Every American would agree that we must properly vet all people entering the country. However, to selectively and narrowly single out these seven majority Muslim countries does nothing to improve our security. None of the 9/11 hijackers entered the United States from any of these countries. No American has ever been killed in a terrorist attack in the United States that has been carried out by a national of the now-banned countries: Iran, Iraq, Libya, Somalia, Sudan, Syria, or Yemen. It’s far more likely someone coming from Europe on a visa waiver would be a threat to our safety than anyone entering from one of these seven countries.

This does nothing to improve our national security. It is another one of President Trump’s dishonest political stunts veiled in a shroud of fear.

President Trump’s banning the entry of people from seven majority Muslim countries created mass chaos at airports across the country on Saturday.  It is a shocking and dishonorable reversal of America’s long legacy of our growing diversity. The giant tech companies that understand the importance of immigrants to their businesses quickly joined the debate. The CEOs of several tech companies or members of their boards (Apple, Amazon, Microsoft, Facebook, Google, Twitter) called the ban “un-American,” and vowed to do what they could to ease its effects.

Tech companies understand the importance of a vibrant and functioning immigration policy. Many spoke out condemning the travel ban. The tech industry understands the tremendous value immigrants have made to their success. Many of them are immigrants.

Sergey Brin, co-founder of Google, joined a protest in San Francisco. Brin is a refugee from Russia. Google employees joined protest rallies at several company locations around the world, #GooglersUnite.

Apple CEO Tim Cook, referring to founder Steve Jobs’ Syrian heritage, issued this statement in response to Trumps ban, “Apple would not exist without immigration, let alone thrive and innovate the way we do.”

Facebook CEO Mark Zuckerberg tweeted this about America’s proud legacy of immigration, “My great grandparents came from Germany, Austria and Poland. Priscilla’s parents were refugees from China and Vietnam. The United States is a nation of immigrants, and we should be proud of that.”

Satya Nadella, Microsoft CEO, spoke out as well, “As an immigrant and as a CEO, I’ve both experienced and seen the positive impact that immigration has on our company, for the country, and for the world.”

Amazon CEO Jeff Bezos issued this in opposition, “This executive order is one we do not support. We’ve also reached out to congressional leaders on both sides of the aisle to explore legislative options.”

It’s obvious President Trump’s executive order has damaged relationships with our allies around the world. It is an unnecessary ban that has further divided our country and resulted in making us less safe. The cruelty to our children that this ban has imposed is unconscionable.

We must resist this un-American and immoral ban. Moveon.org began that resistance by organizing office visits at Congressional offices around the country this past week. A group called on both Senator Grassley and Senator Ernst Offices asking them to oppose the ban.

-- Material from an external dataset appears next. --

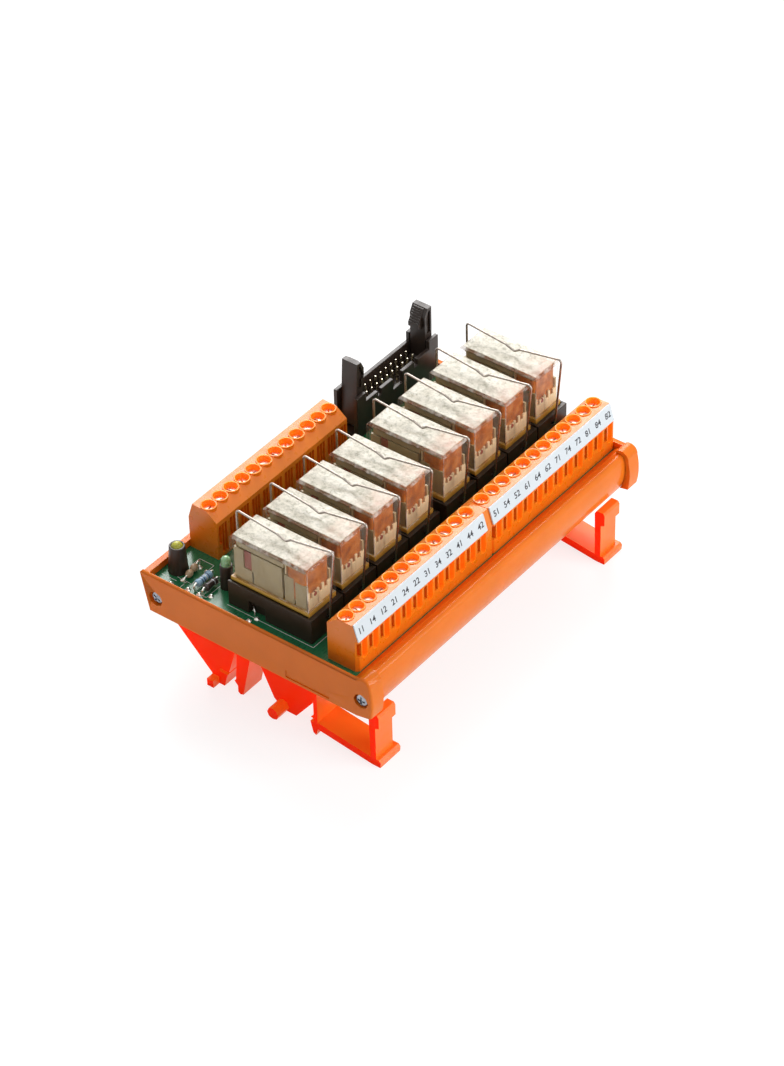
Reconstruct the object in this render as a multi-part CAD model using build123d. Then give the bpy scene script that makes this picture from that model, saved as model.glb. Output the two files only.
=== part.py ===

The Des Moines resident and organizer Jordan Hobfoll described the reasons that brought him to the Senate offices. He said, “the ban is un-American and believes it to be unconstitutional as well.” He added that he was heartened that Iowa Attorney General Miller stood up against the ban.

We must keep the pressure on both Senator Grassley and Ernst to stand up for Iowa’s immigrant and refugee communities.

 

By Rick Smith
Posted 2/3/17

3 Comments on "Trump’s Cruel Muslim Ban Frightens Locals, Meets Resistance"

  • No one who is here legally should have any fear. The current ban applies to people who were hoping to come in. When the vetting procedures are improved, the temporary ban will likely be lifted and normal immigration resumed. But those who are here illegally, i.e. they entered illegally, they over-stayed their visitor or student visa, etc. should be concerned about what they have done, but it is not likely that they will be sought out, especially in the middle of the country. My father came to this country through Ellis Island 90 years ago. He came legally, and became a citizen immediately after his five year waiting period. One benefit of being a citizen is that you cannot be deported if you do commit a crime. Non-citizens have that fear. Activities like trafficking in drugs can get one deported. But law abiding, legal immigrants need not worry that they will be deported. The stories of entire families being deported,including children who grew up here, happened in the first two years of President Obama’s administration, when he deported more illegal immigrants than President Bush did during his 8 years in office.

  • Shameful to use the fear of children to try to drum up support for a political motivated response. What are any of these corporations (who have always been against anything that Trump has done) doing to alleviate the fear of these children?

  • “No one who is here legally should have any fear. The current ban applies to people who were hoping to come in.”

    It does appear that the ban has caused problems for some who had every right to be here, and who left the country for business or to visit family. Some may have had their visas revoked at the airport. The situation is unclear as to whether any redress is available for them, or how long that might take.

    And when a politician, by design or incompetence, creates a situation that causes fear and harm, it is a curious argument to say that calling attention to that fact is “exploiting the fear of children.”

    The travel ban is only one of the causes of the disillusionment we have seen. There is much displeasure at the calculated abandonment of fundamental Iowa values in the pursuit of power.

    My guess is that most Iowans still believe that each individual should be judged as a person, and not written off as a member of a reviled group who (we are told) are responsible for our problems. Most still believe that persons should be able to speak their minds without fear. Most do not believe that flirting with violence and fostering suspicion of neighbor against neighbor is consistent with the values our fathers and uncles fought for in World War II.